** Prompt **
Every line of the material below should be repeated exactly.

** Exercise material **
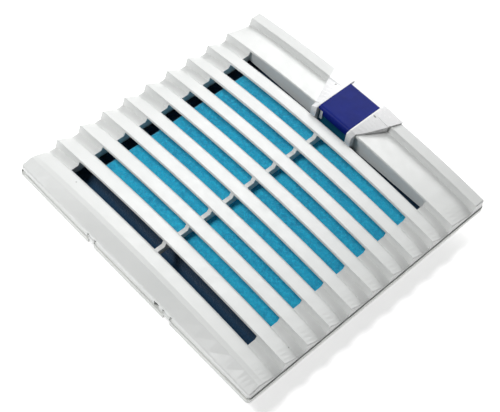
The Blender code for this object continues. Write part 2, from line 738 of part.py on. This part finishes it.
def make_mat(mat):
    """Filter mat on the guard grid, thin along the border on three sides."""
    low, high = POCKET_LOW + MAT_SIDE_GAP, FLANGE - POCKET_LOW - MAT_SIDE_GAP
    floor = -SPIGOT_DEPTH + GUARD_THICK + CLEAR
    border = floor + MAT_BORDER_THICK
    lofted = MAT_FACE_Z + MAT_CROWN
    first = low + MAT_BORDER_LEFT + MAT_ROLL
    last = FLANGE - FIELD_X[0]
    xs = [(low, border), (low + MAT_BORDER_LEFT, border)]
    for k in range(MAT_STEPS + 1):
        x = first + (last - first) * k / MAT_STEPS
        xs.append((x, MAT_FACE_Z + mat_crown(x)))
    xs.append((high, MAT_FACE_Z))
    ys = [(low, border), (low + MAT_BORDER_LOW, border),
          (low + MAT_BORDER_LOW + MAT_ROLL, lofted),
          (high - MAT_BORDER_HIGH - MAT_ROLL, lofted),
          (high - MAT_BORDER_HIGH, border), (high, border)]

    def top(c, r):
        return (c[0], r[0], min(c[1], r[1]))

    def bottom(c, r):
        return (c[0], r[0], floor)

    return add_object("filter_mat", sheet(xs, ys, top, bottom, lambda i, j: True), mat)


def make_gasket(mat):
    """Foam strip round the spigot, against the back of the flange."""
    inner = SPIGOT_LOW - GASKET_GAP
    outer = inner - GASKET_WIDTH
    stations = [outer, inner, FLANGE - inner, FLANGE - outer]

    def top(c, r):
        return (c, r, -CLEAR)

    def bottom(c, r):
        return (c, r, -CLEAR - GASKET_THICK)

    def keep(i, j):
        return not (i == 1 and j == 1)

    return add_object("gasket", sheet(stations, stations, top, bottom, keep), mat)


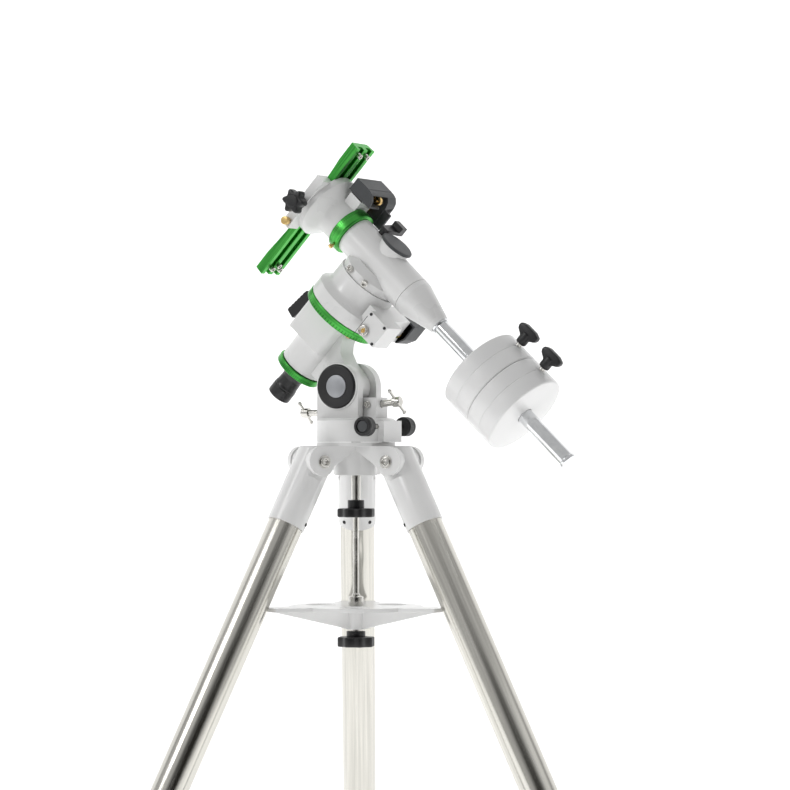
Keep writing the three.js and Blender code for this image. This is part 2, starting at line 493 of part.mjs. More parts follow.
function saddle(group) {
  const neck = alongX(turned([[0, SADDLE.top], [SADDLE.disc, SADDLE.top], [SADDLE.disc, -107], [38, -101],
    [SADDLE.neck + 3, -95], [SADDLE.neck, -90], [SADDLE.neck, SADDLE.bottom], [0, SADDLE.bottom]], 44));
  const slope = (DOVETAIL.wide - DOVETAIL.narrow) / (DOVETAIL.base - DOVETAIL.top);
  const flank = (x) => DOVETAIL.wide - (DOVETAIL.base - x) * slope + 0.4;
  const fixedJaw = [[-114, flank(-114)], [-114, 35], [-128, 31], [-128, flank(-128)]];
  const clampJaw = [[-114, -flank(-114)], [-128, -flank(-128)], [-128, -42], [-114, -46]];
  const body = join(
    neck,
    plate(outline(fixedJaw), -38, 34),
    plate(outline(clampJaw), -43, 34),
    block(-92, -72, -10, 20, 12, 39.5),
  );
  const screwHole = (radius, z) => alongY(bore(radius, -60, -15, 16)).translate(-120, 0, z);
  part(group, 'saddle', 'paint', cut(
    body,
    alongX(bore(DEC_SHAFT.radius + 0.3, DEC_SHAFT.top - 0.4, -60)),
    alongX(bore(DEC_WHEEL.radius + 0.6, DEC_WHEEL.top - 1, -60, 40)),
    alongY(bore(DEC_WORM.thread + 0.4, -7.4, 40)).translate(DEC_WORM.x, 0, DEC_WORM.z),
    screwHole(4.4, -5),
    screwHole(3.4, -36),
  ));

  const section = [[DOVETAIL.base, -DOVETAIL.wide], [DOVETAIL.base, DOVETAIL.wide],
      [DOVETAIL.top, DOVETAIL.narrow],
    [DOVETAIL.top, -DOVETAIL.narrow]];
  const half = DOVETAIL.length / 2;
  const channel = (side) => {
    const [low, high] = [side * 4.5, side * 14].sort((a, b) => a - b);
    return block(DOVETAIL.base - 6, DOVETAIL.base + 5, low, high, DOVETAIL.centre - half - 5,
        DOVETAIL.centre + half + 5);
  };
  const chord = 78;
  const arcRadius = (chord * chord + DOVETAIL.sag * DOVETAIL.sag) / (2 * DOVETAIL.sag);
  const reach = Math.asin(chord / arcRadius);
  const hollow = new THREE.Shape();
  hollow.absarc(DOVETAIL.top + DOVETAIL.sag - arcRadius, DOVETAIL.centre, arcRadius, -reach, reach);
  part(group, 'dovetail_bar', 'anodised', cut(
    plate(outline(section), DOVETAIL.centre - half, DOVETAIL.centre + half),
    slab(hollow, -40, 40, 20),
    channel(-1),
    channel(1),
  ));

  const clampScrew = join(alongY(rod(4, -56, -22, 16)), alongY(rod(8, -56, -48, 20)),
    alongY(plate(lobed(16, 4.5, 6), -69, -54)));
  part(group, 'saddle_clamp_knob', 'black', clampScrew.translate(-120, 0, -5));
  const safety = join(alongY(rod(3, -48, -22, 16)), alongY(plate(lobed(5.5, 0.7, 10, 4), -54, -47)));
  part(group, 'saddle_safety_screw', 'brass', safety.translate(-120, 0, -36));
}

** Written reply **
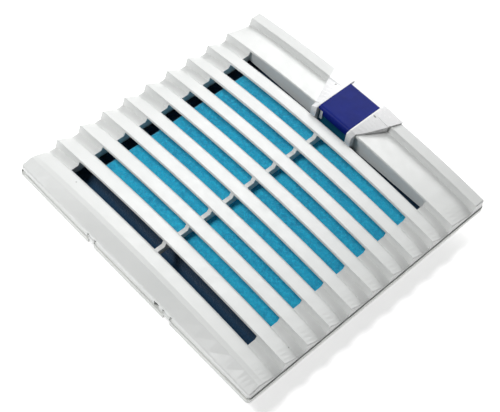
The Blender code for this object continues. Write part 2, from line 738 of part.py on. This part finishes it.
def make_mat(mat):
    """Filter mat on the guard grid, thin along the border on three sides."""
    low, high = POCKET_LOW + MAT_SIDE_GAP, FLANGE - POCKET_LOW - MAT_SIDE_GAP
    floor = -SPIGOT_DEPTH + GUARD_THICK + CLEAR
    border = floor + MAT_BORDER_THICK
    lofted = MAT_FACE_Z + MAT_CROWN
    first = low + MAT_BORDER_LEFT + MAT_ROLL
    last = FLANGE - FIELD_X[0]
    xs = [(low, border), (low + MAT_BORDER_LEFT, border)]
    for k in range(MAT_STEPS + 1):
        x = first + (last - first) * k / MAT_STEPS
        xs.append((x, MAT_FACE_Z + mat_crown(x)))
    xs.append((high, MAT_FACE_Z))
    ys = [(low, border), (low + MAT_BORDER_LOW, border),
          (low + MAT_BORDER_LOW + MAT_ROLL, lofted),
          (high - MAT_BORDER_HIGH - MAT_ROLL, lofted),
          (high - MAT_BORDER_HIGH, border), (high, border)]

    def top(c, r):
        return (c[0], r[0], min(c[1], r[1]))

    def bottom(c, r):
        return (c[0], r[0], floor)

    return add_object("filter_mat", sheet(xs, ys, top, bottom, lambda i, j: True), mat)


def make_gasket(mat):
    """Foam strip round the spigot, against the back of the flange."""
    inner = SPIGOT_LOW - GASKET_GAP
    outer = inner - GASKET_WIDTH
    stations = [outer, inner, FLANGE - inner, FLANGE - outer]

    def top(c, r):
        return (c, r, -CLEAR)

    def bottom(c, r):
        return (c, r, -CLEAR - GASKET_THICK)

    def keep(i, j):
        return not (i == 1 and j == 1)

    return add_object("gasket", sheet(stations, stations, top, bottom, keep), mat)


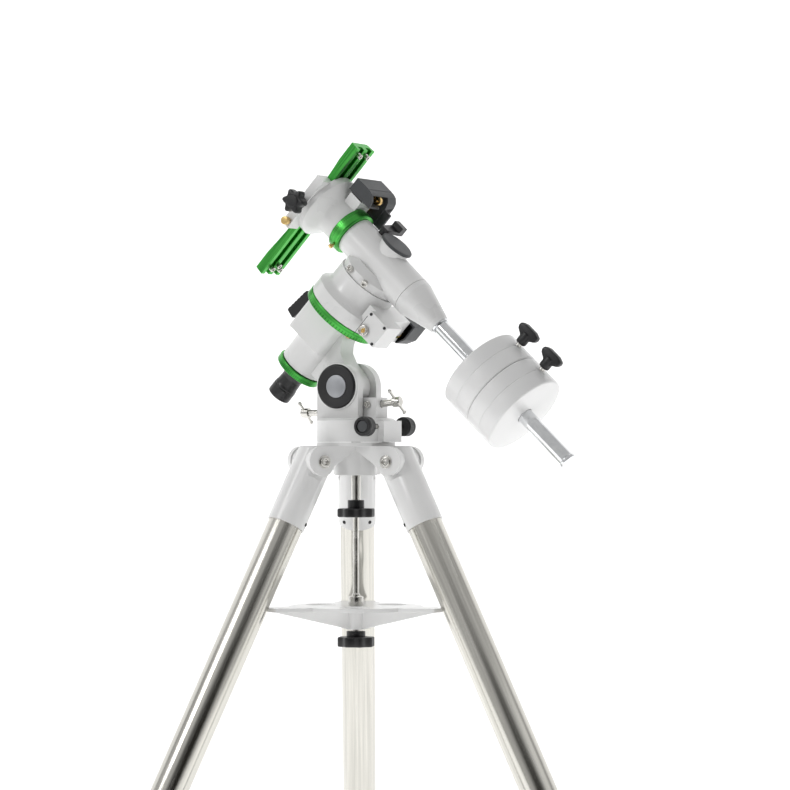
Keep writing the three.js and Blender code for this image. This is part 2, starting at line 493 of part.mjs. More parts follow.
function saddle(group) {
  const neck = alongX(turned([[0, SADDLE.top], [SADDLE.disc, SADDLE.top], [SADDLE.disc, -107], [38, -101],
    [SADDLE.neck + 3, -95], [SADDLE.neck, -90], [SADDLE.neck, SADDLE.bottom], [0, SADDLE.bottom]], 44));
  const slope = (DOVETAIL.wide - DOVETAIL.narrow) / (DOVETAIL.base - DOVETAIL.top);
  const flank = (x) => DOVETAIL.wide - (DOVETAIL.base - x) * slope + 0.4;
  const fixedJaw = [[-114, flank(-114)], [-114, 35], [-128, 31], [-128, flank(-128)]];
  const clampJaw = [[-114, -flank(-114)], [-128, -flank(-128)], [-128, -42], [-114, -46]];
  const body = join(
    neck,
    plate(outline(fixedJaw), -38, 34),
    plate(outline(clampJaw), -43, 34),
    block(-92, -72, -10, 20, 12, 39.5),
  );
  const screwHole = (radius, z) => alongY(bore(radius, -60, -15, 16)).translate(-120, 0, z);
  part(group, 'saddle', 'paint', cut(
    body,
    alongX(bore(DEC_SHAFT.radius + 0.3, DEC_SHAFT.top - 0.4, -60)),
    alongX(bore(DEC_WHEEL.radius + 0.6, DEC_WHEEL.top - 1, -60, 40)),
    alongY(bore(DEC_WORM.thread + 0.4, -7.4, 40)).translate(DEC_WORM.x, 0, DEC_WORM.z),
    screwHole(4.4, -5),
    screwHole(3.4, -36),
  ));

  const section = [[DOVETAIL.base, -DOVETAIL.wide], [DOVETAIL.base, DOVETAIL.wide],
      [DOVETAIL.top, DOVETAIL.narrow],
    [DOVETAIL.top, -DOVETAIL.narrow]];
  const half = DOVETAIL.length / 2;
  const channel = (side) => {
    const [low, high] = [side * 4.5, side * 14].sort((a, b) => a - b);
    return block(DOVETAIL.base - 6, DOVETAIL.base + 5, low, high, DOVETAIL.centre - half - 5,
        DOVETAIL.centre + half + 5);
  };
  const chord = 78;
  const arcRadius = (chord * chord + DOVETAIL.sag * DOVETAIL.sag) / (2 * DOVETAIL.sag);
  const reach = Math.asin(chord / arcRadius);
  const hollow = new THREE.Shape();
  hollow.absarc(DOVETAIL.top + DOVETAIL.sag - arcRadius, DOVETAIL.centre, arcRadius, -reach, reach);
  part(group, 'dovetail_bar', 'anodised', cut(
    plate(outline(section), DOVETAIL.centre - half, DOVETAIL.centre + half),
    slab(hollow, -40, 40, 20),
    channel(-1),
    channel(1),
  ));

  const clampScrew = join(alongY(rod(4, -56, -22, 16)), alongY(rod(8, -56, -48, 20)),
    alongY(plate(lobed(16, 4.5, 6), -69, -54)));
  part(group, 'saddle_clamp_knob', 'black', clampScrew.translate(-120, 0, -5));
  const safety = join(alongY(rod(3, -48, -22, 16)), alongY(plate(lobed(5.5, 0.7, 10, 4), -54, -47)));
  part(group, 'saddle_safety_screw', 'brass', safety.translate(-120, 0, -36));
}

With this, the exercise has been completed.